* Start *
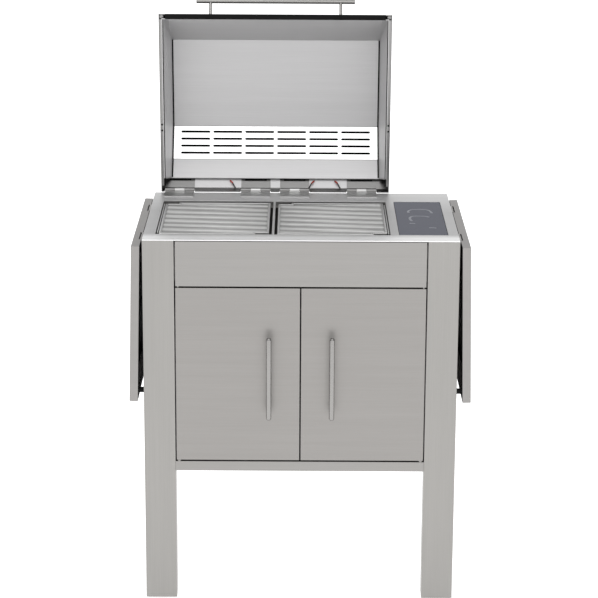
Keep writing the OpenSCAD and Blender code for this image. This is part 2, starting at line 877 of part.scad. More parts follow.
// Slotted vent sheet on the inside of the hood's back slope
module hood_vent_panel() {
    w = hood_w - 2 * hood_side;
    color(bright) hood_at_rest() vent_place() difference() {
        block([-w / 2 + 0.5, 0.5, -vent_t], [w / 2 - 0.5, band_len - 2, 0]);
        for (i = [-2.5:2.5], j = [-1.5:1.5])
            translate([i * slot_pitch_x, band_len / 2 + j * slot_pitch_v, -vent_t - 1])
                linear_extrude(vent_t + 2) slot_2d(slot_len, slot_w);
    }
}

// Flat rails between the outer and inner cheeks along the hood's rim, each with a stiffener
module hood_side_rails() {
    w = hood_side - 2 * sheet_t;
    z = hood_rim + 1;
    color(steel) hood_at_rest() for (s = [-1, 1]) translate([hood_x + s * (hood_w - hood_side) / 2, 0, 0]) {
        block([-w / 2, -hood_len + 20, z], [w / 2, -12, z + sheet_t]);
        block([-w / 4, -hood_len + 60, z + sheet_t], [w / 4, -70, z + 3 * sheet_t]);
    }
}

// Black seal along the front edge: a stem between the skins and a cap over their edges
module hood_front_seal() {
    skin = inset(hood_outline, sheet_t + 0.1)[5];
    inner = inset(hood_outline, hood_wall - 0.1)[5];
    back = inset(hood_outline, hood_wall + sheet_t)[5];
    lift = [-front_run, hood_top - hood_rim] * 0.08;
    low = [0, -seal_cap];
    color(dark) hood_at_rest() hood_slab([
        hood_outline[5] + low, hood_outline[5], skin, skin + lift, inner + lift, inner, back, back + low
    ], hood_w - 2 * seal_in);
}

// Middle of the handle: out from a point on the front slope
front_out = [sin(front_angle), cos(front_angle)];
handle_foot = [hood_len - (handle_up - hood_rim) / tan(front_angle), handle_up];
handle_at = handle_foot + front_out * handle_off;

module hood_handle() {
    color(bright) hood_at_rest()
        rod_x([hood_x - hood_handle_len / 2, -handle_at[0], handle_at[1]], hood_handle_len, hood_handle_d / 2);
}

module hood_handle_posts() {
    color(bright) hood_at_rest() for (s = [-1, 1]) difference() {
        translate([hood_x + s * hood_post_span / 2, -handle_foot[0], handle_foot[1]])
            rotate([front_angle, 0, 0]) cylinder(h = handle_off, r = hood_post_r);
        rod_x([hood_x - hood_handle_len, -handle_at[0], handle_at[1]], 2 * hood_handle_len, hood_handle_d / 2);
    }
}

lead_r = 1.6;
lead_bend = 9;
lead_in = [196, 202, 124];
lead_xs = [lead_in[0] - hood_w / 2, hood_w / 2 - lead_in[1], hood_w / 2 - lead_in[2]];

// Short looped leads along the inside of the hood's back wall
module hood_leads() {
    color(red) hood_at_rest() for (x = lead_xs)
        translate([hood_x + x, -hood_back - sheet_t, 20]) rotate([0, 0, 180])
            rotate_extrude(angle = 180) translate([lead_bend, 0]) circle(r = lead_r, $fn = 16);
}

// ---------- side shelves ----------

// Right-hand shelf hanging plumb: a folded tray, open towards the leg
module shelf_tray() {
    difference() {
        block([0, 0, shelf_over - shelf_w], [shelf_t, table_d, shelf_over]);
        block([shelf_skin, shelf_skin, shelf_over - shelf_w + shelf_skin],
              [shelf_t - shelf_skin, table_d - shelf_skin, shelf_over - shelf_skin]);
        block([-1, shelf_lip, shelf_over - shelf_w + shelf_lip],
              [shelf_skin + 1, table_d - shelf_lip, shelf_over - shelf_lip]);
        for (y = shelf_hinge_ys)
            block([-1, y - shelf_hinge_w / 2 - 1, -shelf_lip - 1],
                  [shelf_barrel + 1.5, y + shelf_hinge_w / 2 + 1, shelf_over + 1]);
    }
}

// Hinge leaves fixed inside a right-hand shelf, with their outer barrels
module shelf_leaves() {
    third = shelf_hinge_w / 3;
    for (y = shelf_hinge_ys) difference() {
        union() {
            for (s = [-1, 1]) {
                y0 = y + s * third - third / 2 + 0.2;
                rod_y([0, y0, 0], third - 0.4, shelf_barrel);
                block([0, y0, -shelf_barrel], [shelf_barrel + 1.5, y0 + third - 0.4, -1]);
            }
            block([shelf_barrel + 1.5, y - shelf_hinge_w / 2 + 0.2, -34],
                  [shelf_t - shelf_skin, y + shelf_hinge_w / 2 - 0.2, -1]);
        }
        rod_y([0, y - shelf_hinge_w, 0], 2 * shelf_hinge_w, shelf_pin_r + fit);
    }
}

module shelf_left() {
    color(steel) mirror([1, 0, 0]) shelf_at_rest() shelf_tray();
}

module shelf_left_leaves() {
    color(bright) mirror([1, 0, 0]) shelf_at_rest() shelf_leaves();
}

module shelf_right() {
    color(steel) shelf_at_rest() shelf_tray();
}

module shelf_right_leaves() {
    color(bright) shelf_at_rest() shelf_leaves();
}

// Fixed leaves of the shelf hinges on the side panels, with their middle barrels
module side_hinge_leaves() {
    third = shelf_hinge_w / 3;
    color(bright) at_table() both_sides() for (y = shelf_hinge_ys) difference() {
        union() {
            rod_y([shelf_axis_x, y - third / 2 + 0.2, shelf_axis_z], third - 0.4, shelf_barrel);
            block([half_w, y - third / 2 + 0.2, shelf_axis_z - shelf_barrel],
                  [shelf_axis_x, y + third / 2 - 0.2, shelf_axis_z]);
            block([half_w, y - shelf_hinge_w / 2, shelf_axis_z - side_leaf_len],
                  [half_w + side_leaf_t, y + shelf_hinge_w / 2, shelf_axis_z - shelf_barrel - 1]);
            block([half_w, y - third / 2 + 0.2, shelf_axis_z - shelf_barrel - 2],
                  [half_w + side_leaf_t, y + third / 2 - 0.2, shelf_axis_z - shelf_barrel]);
        }
        rod_y([shelf_axis_x, y - shelf_hinge_w, shelf_axis_z], 2 * shelf_hinge_w, shelf_pin_r + fit);
    }
}

module side_hinge_pins() {
    color(bright) at_table() both_sides() for (y = shelf_hinge_ys)
        rod_y([shelf_axis_x, y - shelf_hinge_w / 2 - 0.5, shelf_axis_z], shelf_hinge_w + 1, shelf_pin_r);
}

// Rubber bumpers on the legs that keep the hanging shelves leaning out
module shelf_bumpers() {
    reach = shelf_gap + bumper_drop * sin(shelf_lean) - bumper_r * sin(shelf_lean) - bumper_clear;
    color(dark) at_table() both_sides() for (y = [shelf_lip / 2 + 1, table_d - shelf_lip / 2 - 1])
        rod_x([half_w, y, shelf_axis_z - bumper_drop], reach, bumper_r);
}

worktop();
fascia();
front_leg_left();
front_leg_right();
rear_legs();
leg_plugs();
feet();
side_panel_left();
side_panel_right();
back_panel();
cabinet_floor();
cabinet_walls();
cabinet_divider();
firebox();
grate_rails();
centre_bar();
grate_left();
grate_right();
flame_tamers();
burner_left();
burner_right();
manifold();
valve_block();
supply_pipe();
gas_inlet();
igniter_electrodes();
control_glass();
control_housing();
control_board();
tray_rails();
drip_tray();
door_pins();
door_catches();
table_hinge_leaves();
hood_hinge_pins();
side_hinge_leaves();
side_hinge_pins();
shelf_bumpers();
hood_shell();
hood_liner();
hood_vent_panel();
hood_side_rails();
hood_front_seal();
hood_handle();
hood_handle_posts();
hood_hinge_leaves();
hood_leads();
door_left();
door_left_back();
door_left_handle();
door_right();
door_right_back();
door_right_handle();
shelf_left();
shelf_left_leaves();
shelf_right();
shelf_right_leaves();
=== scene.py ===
import bpy
import bmesh
import json
import math
from mathutils import Matrix, Vector


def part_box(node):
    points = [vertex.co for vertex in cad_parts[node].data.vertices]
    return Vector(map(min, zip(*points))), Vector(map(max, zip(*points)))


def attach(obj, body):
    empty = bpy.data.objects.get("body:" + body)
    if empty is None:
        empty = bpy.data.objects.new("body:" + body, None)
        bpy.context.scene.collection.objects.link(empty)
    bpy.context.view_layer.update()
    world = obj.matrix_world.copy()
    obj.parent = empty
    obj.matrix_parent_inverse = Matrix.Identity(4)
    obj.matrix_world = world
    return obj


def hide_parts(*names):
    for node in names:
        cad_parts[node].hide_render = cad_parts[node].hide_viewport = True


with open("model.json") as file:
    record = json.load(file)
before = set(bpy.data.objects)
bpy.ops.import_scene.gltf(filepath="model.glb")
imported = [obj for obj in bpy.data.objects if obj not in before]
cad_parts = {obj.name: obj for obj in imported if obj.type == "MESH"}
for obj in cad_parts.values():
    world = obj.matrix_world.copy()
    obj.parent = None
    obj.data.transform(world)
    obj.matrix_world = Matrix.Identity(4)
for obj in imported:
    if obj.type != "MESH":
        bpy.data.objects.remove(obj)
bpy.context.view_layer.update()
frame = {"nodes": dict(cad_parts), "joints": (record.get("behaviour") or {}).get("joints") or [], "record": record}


# ---------- Camera ----------
# A long lens on a tall tripod in front of the grill, tipped down by about fifteen degrees and
# turned by a third of a degree about its own line of sight.
front_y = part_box("front_leg_right")[0].y
bpy.context.scene.view_settings.view_transform = "Standard"
camera_data = bpy.data.cameras.new("camera")
camera_data.lens = 134.5
camera_data.sensor_width = 36
camera_data.clip_end = 60
camera = bpy.data.objects.new("camera", camera_data)
tilt, roll = 0.27054, 0.00528
camera.matrix_world = (
    Matrix.Translation((-0.0042, front_y - 5.3032, 2.2672))
    @ Matrix.Rotation(math.pi / 2 - tilt, 4, "X")
    @ Matrix.Rotation(roll, 4, "Z")
)
bpy.context.collection.objects.link(camera)
bpy.context.scene.camera = camera


# ---------- Floor ----------
# A plain white studio floor, wide enough to fill the view from every side. It glows a little, so
# that it stays white under the grill.
class Wire:
    """A shader socket. Python's operators on it add the Math nodes that they stand for."""

    tree = None

    def __init__(self, socket):
        self.socket = socket

    @classmethod
    def node(cls, kind, settings=None, **sockets):
        made = cls.tree.nodes.new(kind)
        for name, value in (settings or {}).items():
            if name == "stops":
                ramp = made.color_ramp
                while len(ramp.elements) < len(value):
                    ramp.elements.new(0.5)
                for element, (place, colour) in zip(ramp.elements, value):
                    element.position, element.color = place, colour
            else:
                setattr(made, name, value)
        for name, value in sockets.items():
            key = int(name[1:]) if name[0] == "i" and name[1:].isdigit() else name.replace("_", " ")
            if isinstance(value, Wire):
                cls.tree.links.new(value.socket, made.inputs[key])
            else:
                made.inputs[key].default_value = value
        return made

    def maths(self, operation, a, b=0.0):
        made = Wire.node("ShaderNodeMath", {"operation": operation}, i0=a, i1=b)
        return Wire(made.outputs[0])

    def __add__(self, other):
        return self.maths("ADD", self, other)

    __radd__ = __add__

    def __sub__(self, other):
        return self.maths("SUBTRACT", self, other)

    def __rsub__(self, other):
        return self.maths("SUBTRACT", other, self)

    def __mul__(self, other):
        return self.maths("MULTIPLY", self, other)

    __rmul__ = __mul__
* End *
§ EXERCISE INSTRUCTIONS:
Output only the lines from the one containing "if empty is" through the one containing "before = set(bpy.data.objects)", inclusive, exactly as written.

§ SOLUTION TO THE PROBLEM:
    if empty is None:
        empty = bpy.data.objects.new("body:" + body, None)
        bpy.context.scene.collection.objects.link(empty)
    bpy.context.view_layer.update()
    world = obj.matrix_world.copy()
    obj.parent = empty
    obj.matrix_parent_inverse = Matrix.Identity(4)
    obj.matrix_world = world
    return obj


def hide_parts(*names):
    for node in names:
        cad_parts[node].hide_render = cad_parts[node].hide_viewport = True


with open("model.json") as file:
    record = json.load(file)
before = set(bpy.data.objects)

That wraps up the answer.